» **Given instruction**
Read the data and repeat it in full, exactly.

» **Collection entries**
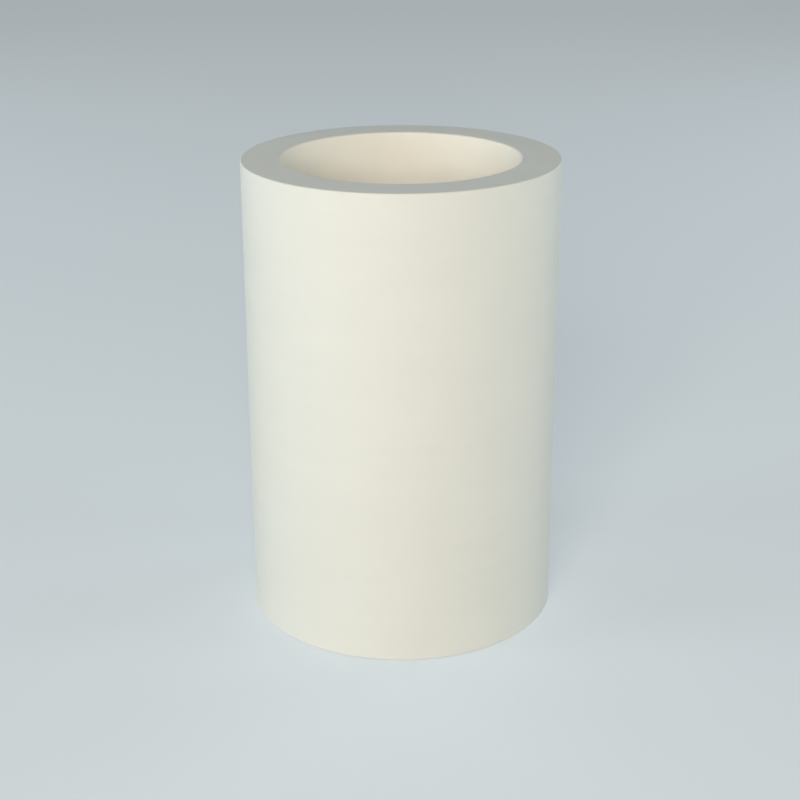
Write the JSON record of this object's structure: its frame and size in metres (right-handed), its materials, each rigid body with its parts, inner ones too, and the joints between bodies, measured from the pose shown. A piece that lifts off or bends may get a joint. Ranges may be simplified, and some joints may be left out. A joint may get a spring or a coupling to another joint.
{
  "type": "ptfe tube",
  "caption": "Short thick-walled round PTFE tube standing on its end, with a straight through bore, square ends and lightly broken edges.",
  "frame": {"origin": "centre of the lower end face, on the tube's axis", "axes": "+Z along the tube's axis, up from the end that it stands on; X and Y are any two directions across it, because the tube is round"},
  "size_m": [0.1, 0.1, 0.15],
  "materials": {
    "ptfe": "satin"
  },
  "bodies": {
    "root": {"tube": "ptfe"}
  },
  "joints": []
}
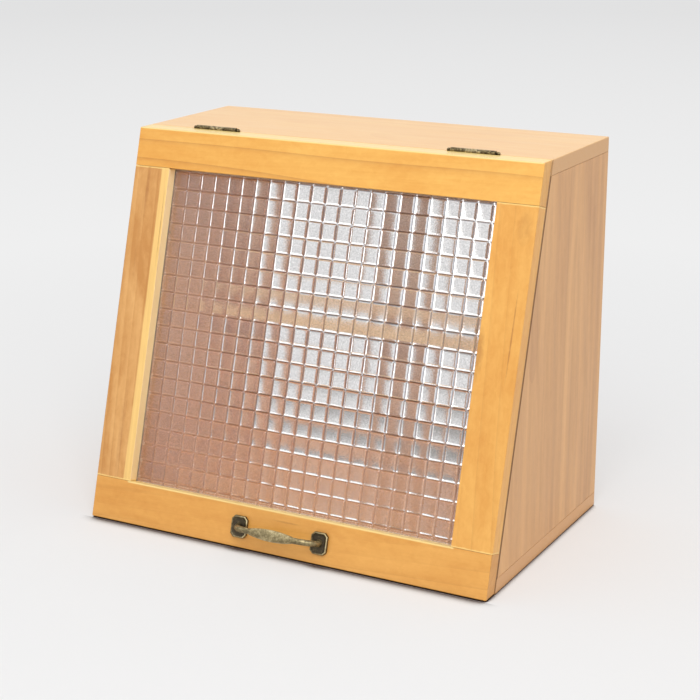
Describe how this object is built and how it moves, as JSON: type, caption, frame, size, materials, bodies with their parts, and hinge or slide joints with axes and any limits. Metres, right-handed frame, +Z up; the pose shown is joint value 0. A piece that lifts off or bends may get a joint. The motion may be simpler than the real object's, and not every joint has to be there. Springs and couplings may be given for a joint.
{
  "type": "tabletop display case",
  "caption": "Tabletop display case of wood with a sloped, top-hinged door of checker glass, a narrow inner shelf and an open slatted back.",
  "frame": {"origin": "centre of the bottom board's underside, on the surface that the case stands on", "axes": "+X to the right seen from the front, +Y towards the back, +Z up; the door looks along -Y"},
  "size_m": [0.4, 0.2626, 0.3531],
  "materials": {
    "carcass_wood": "oiled, satin, fine straight grain",
    "inner_wood": "oiled, satin",
    "dowel_wood": "bare beech",
    "door_wood": "oiled, satin, honey coloured",
    "bead_wood": "oiled, satin",
    "checker_glass": "rolled, clear, pillowed checks on the outer face",
    "hinge_brass": "antiqued dark",
    "handle_brass": "cast, antiqued, worn bright on its edges",
    "pin_brass": "plain",
    "screw_steel": "plain"
  },
  "bodies": {
    "case": {"back_slat_centre": "inner_wood", "back_slat_left": "inner_wood", "back_slat_right": "inner_wood", "bottom_board": "carcass_wood", "carcass_dowel_1": "dowel_wood", "carcass_dowel_10": "dowel_wood", "carcass_dowel_11": "dowel_wood", "carcass_dowel_12": "dowel_wood", "carcass_dowel_2": "dowel_wood", "carcass_dowel_3": "dowel_wood", "carcass_dowel_4": "dowel_wood", "carcass_dowel_5": "dowel_wood", "carcass_dowel_6": "dowel_wood", "carcass_dowel_7": "dowel_wood", "carcass_dowel_8": "dowel_wood", "carcass_dowel_9": "dowel_wood", "hinge_case_screw_1": "hinge_brass", "hinge_case_screw_2": "hinge_brass", "hinge_case_screw_3": "hinge_brass", "hinge_case_screw_4": "hinge_brass", "hinge_left_case_leaf": "hinge_brass", "hinge_left_pin": "hinge_brass", "hinge_right_case_leaf": "hinge_brass", "hinge_right_pin": "hinge_brass", "shelf": "inner_wood", "side_board_left": "carcass_wood", "side_board_right": "carcass_wood", "top_board": "carcass_wood"},
    "door": {"bead_bottom": "bead_wood", "bead_left": "bead_wood", "bead_pin_1": "pin_brass", "bead_pin_2": "pin_brass", "bead_pin_3": "pin_brass", "bead_pin_4": "pin_brass", "bead_pin_5": "pin_brass", "bead_pin_6": "pin_brass", "bead_pin_7": "pin_brass", "bead_pin_8": "pin_brass", "bead_right": "bead_wood", "bead_top": "bead_wood", "door_bottom_rail": "door_wood", "door_handle": "handle_brass", "door_stile_left": "door_wood", "door_stile_right": "door_wood", "door_top_rail": "door_wood", "glass_pane": "checker_glass", "handle_screw_1": "screw_steel", "handle_screw_2": "screw_steel", "hinge_door_screw_1": "hinge_brass", "hinge_door_screw_2": "hinge_brass", "hinge_door_screw_3": "hinge_brass", "hinge_door_screw_4": "hinge_brass", "hinge_left_door_leaf": "hinge_brass", "hinge_right_door_leaf": "hinge_brass"}
  },
  "joints": [
    {"name": "door_hinge", "type": "hinge", "parent": "case", "child": "door", "pos_m": [0, -0.01619, 0.3508], "axis": [-1, 0, 0], "range_deg": [0, 184]}
  ]
}
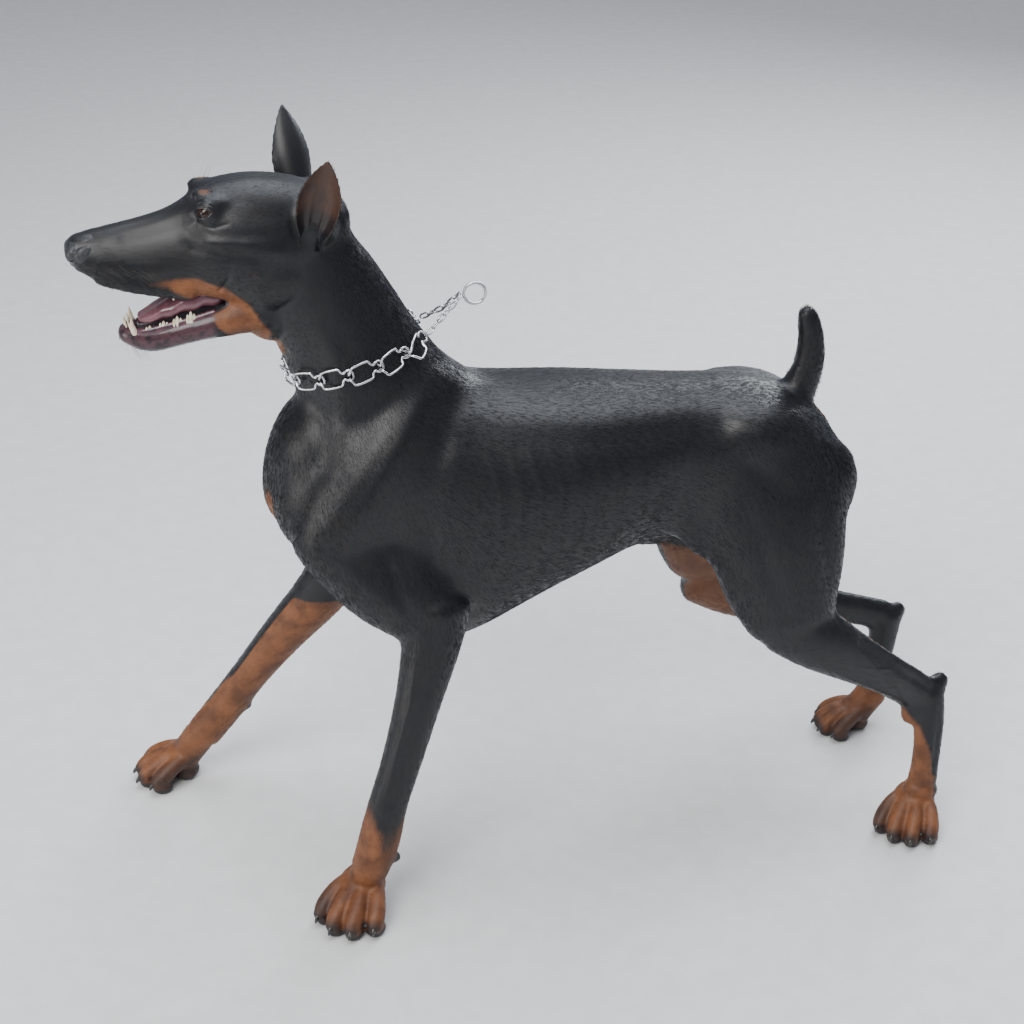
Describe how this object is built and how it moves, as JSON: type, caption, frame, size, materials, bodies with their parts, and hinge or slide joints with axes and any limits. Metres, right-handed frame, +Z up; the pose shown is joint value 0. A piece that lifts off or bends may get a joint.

» **Output**
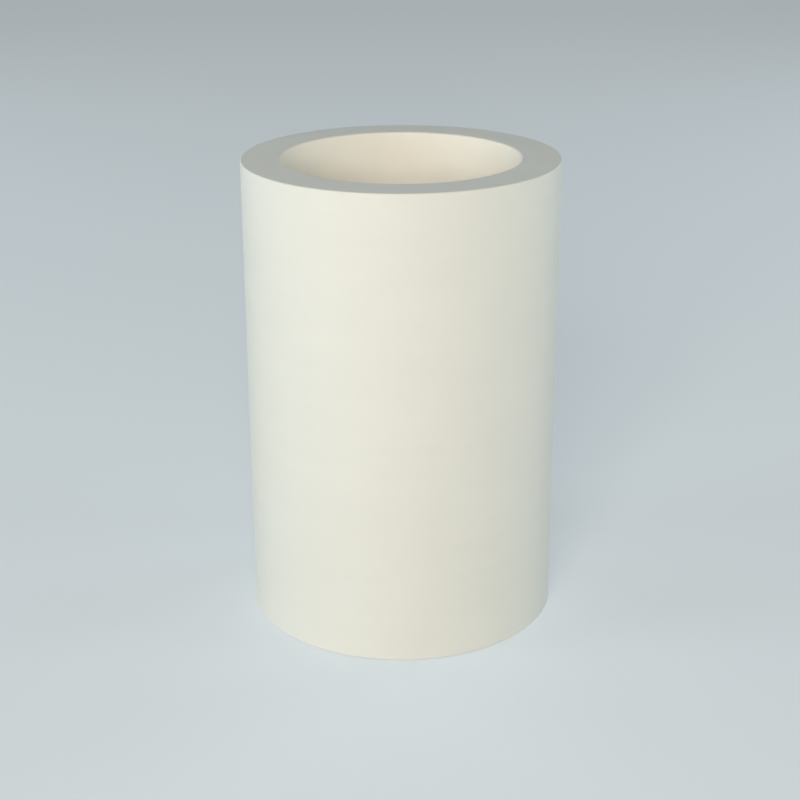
Write the JSON record of this object's structure: its frame and size in metres (right-handed), its materials, each rigid body with its parts, inner ones too, and the joints between bodies, measured from the pose shown. A piece that lifts off or bends may get a joint. Ranges may be simplified, and some joints may be left out. A joint may get a spring or a coupling to another joint.
{
  "type": "ptfe tube",
  "caption": "Short thick-walled round PTFE tube standing on its end, with a straight through bore, square ends and lightly broken edges.",
  "frame": {"origin": "centre of the lower end face, on the tube's axis", "axes": "+Z along the tube's axis, up from the end that it stands on; X and Y are any two directions across it, because the tube is round"},
  "size_m": [0.1, 0.1, 0.15],
  "materials": {
    "ptfe": "satin"
  },
  "bodies": {
    "root": {"tube": "ptfe"}
  },
  "joints": []
}
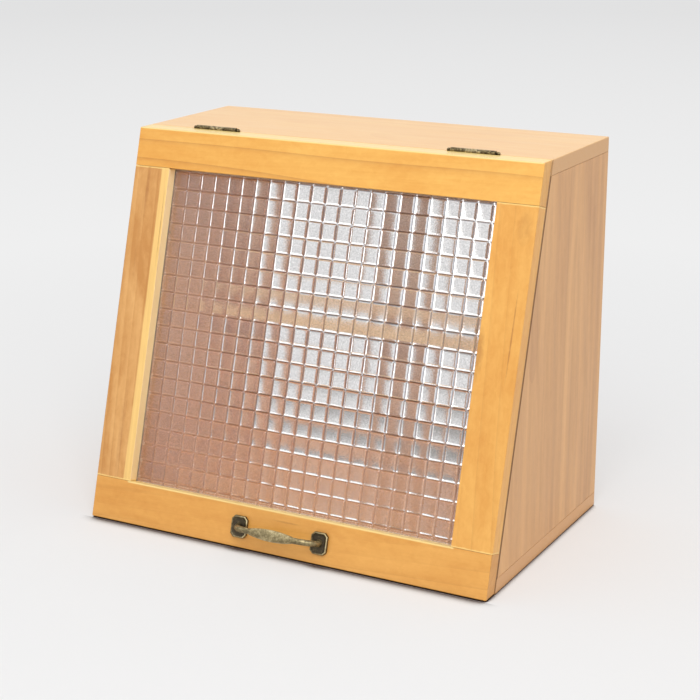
Describe how this object is built and how it moves, as JSON: type, caption, frame, size, materials, bodies with their parts, and hinge or slide joints with axes and any limits. Metres, right-handed frame, +Z up; the pose shown is joint value 0. A piece that lifts off or bends may get a joint. The motion may be simpler than the real object's, and not every joint has to be there. Springs and couplings may be given for a joint.
{
  "type": "tabletop display case",
  "caption": "Tabletop display case of wood with a sloped, top-hinged door of checker glass, a narrow inner shelf and an open slatted back.",
  "frame": {"origin": "centre of the bottom board's underside, on the surface that the case stands on", "axes": "+X to the right seen from the front, +Y towards the back, +Z up; the door looks along -Y"},
  "size_m": [0.4, 0.2626, 0.3531],
  "materials": {
    "carcass_wood": "oiled, satin, fine straight grain",
    "inner_wood": "oiled, satin",
    "dowel_wood": "bare beech",
    "door_wood": "oiled, satin, honey coloured",
    "bead_wood": "oiled, satin",
    "checker_glass": "rolled, clear, pillowed checks on the outer face",
    "hinge_brass": "antiqued dark",
    "handle_brass": "cast, antiqued, worn bright on its edges",
    "pin_brass": "plain",
    "screw_steel": "plain"
  },
  "bodies": {
    "case": {"back_slat_centre": "inner_wood", "back_slat_left": "inner_wood", "back_slat_right": "inner_wood", "bottom_board": "carcass_wood", "carcass_dowel_1": "dowel_wood", "carcass_dowel_10": "dowel_wood", "carcass_dowel_11": "dowel_wood", "carcass_dowel_12": "dowel_wood", "carcass_dowel_2": "dowel_wood", "carcass_dowel_3": "dowel_wood", "carcass_dowel_4": "dowel_wood", "carcass_dowel_5": "dowel_wood", "carcass_dowel_6": "dowel_wood", "carcass_dowel_7": "dowel_wood", "carcass_dowel_8": "dowel_wood", "carcass_dowel_9": "dowel_wood", "hinge_case_screw_1": "hinge_brass", "hinge_case_screw_2": "hinge_brass", "hinge_case_screw_3": "hinge_brass", "hinge_case_screw_4": "hinge_brass", "hinge_left_case_leaf": "hinge_brass", "hinge_left_pin": "hinge_brass", "hinge_right_case_leaf": "hinge_brass", "hinge_right_pin": "hinge_brass", "shelf": "inner_wood", "side_board_left": "carcass_wood", "side_board_right": "carcass_wood", "top_board": "carcass_wood"},
    "door": {"bead_bottom": "bead_wood", "bead_left": "bead_wood", "bead_pin_1": "pin_brass", "bead_pin_2": "pin_brass", "bead_pin_3": "pin_brass", "bead_pin_4": "pin_brass", "bead_pin_5": "pin_brass", "bead_pin_6": "pin_brass", "bead_pin_7": "pin_brass", "bead_pin_8": "pin_brass", "bead_right": "bead_wood", "bead_top": "bead_wood", "door_bottom_rail": "door_wood", "door_handle": "handle_brass", "door_stile_left": "door_wood", "door_stile_right": "door_wood", "door_top_rail": "door_wood", "glass_pane": "checker_glass", "handle_screw_1": "screw_steel", "handle_screw_2": "screw_steel", "hinge_door_screw_1": "hinge_brass", "hinge_door_screw_2": "hinge_brass", "hinge_door_screw_3": "hinge_brass", "hinge_door_screw_4": "hinge_brass", "hinge_left_door_leaf": "hinge_brass", "hinge_right_door_leaf": "hinge_brass"}
  },
  "joints": [
    {"name": "door_hinge", "type": "hinge", "parent": "case", "child": "door", "pos_m": [0, -0.01619, 0.3508], "axis": [-1, 0, 0], "range_deg": [0, 184]}
  ]
}
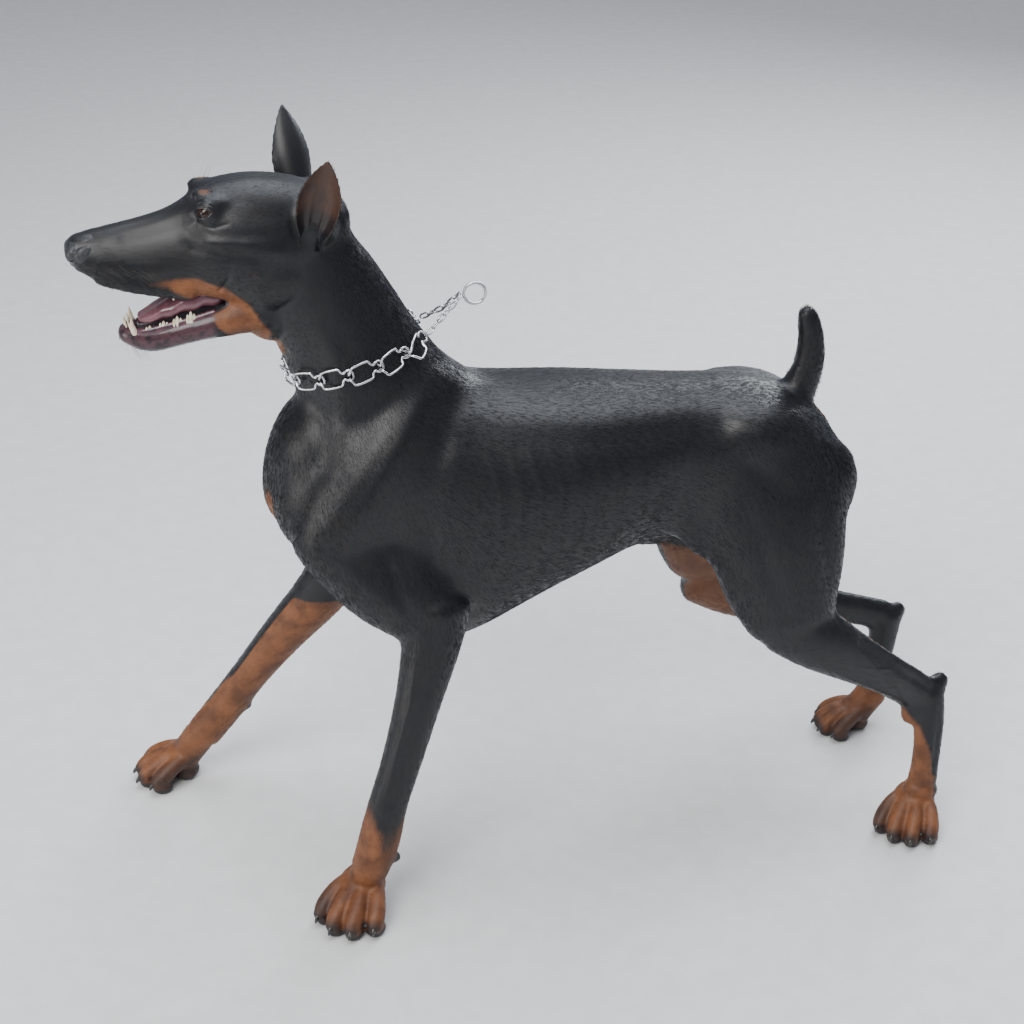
Describe how this object is built and how it moves, as JSON: type, caption, frame, size, materials, bodies with their parts, and hinge or slide joints with axes and any limits. Metres, right-handed frame, +Z up; the pose shown is joint value 0. A piece that lifts off or bends may get a joint.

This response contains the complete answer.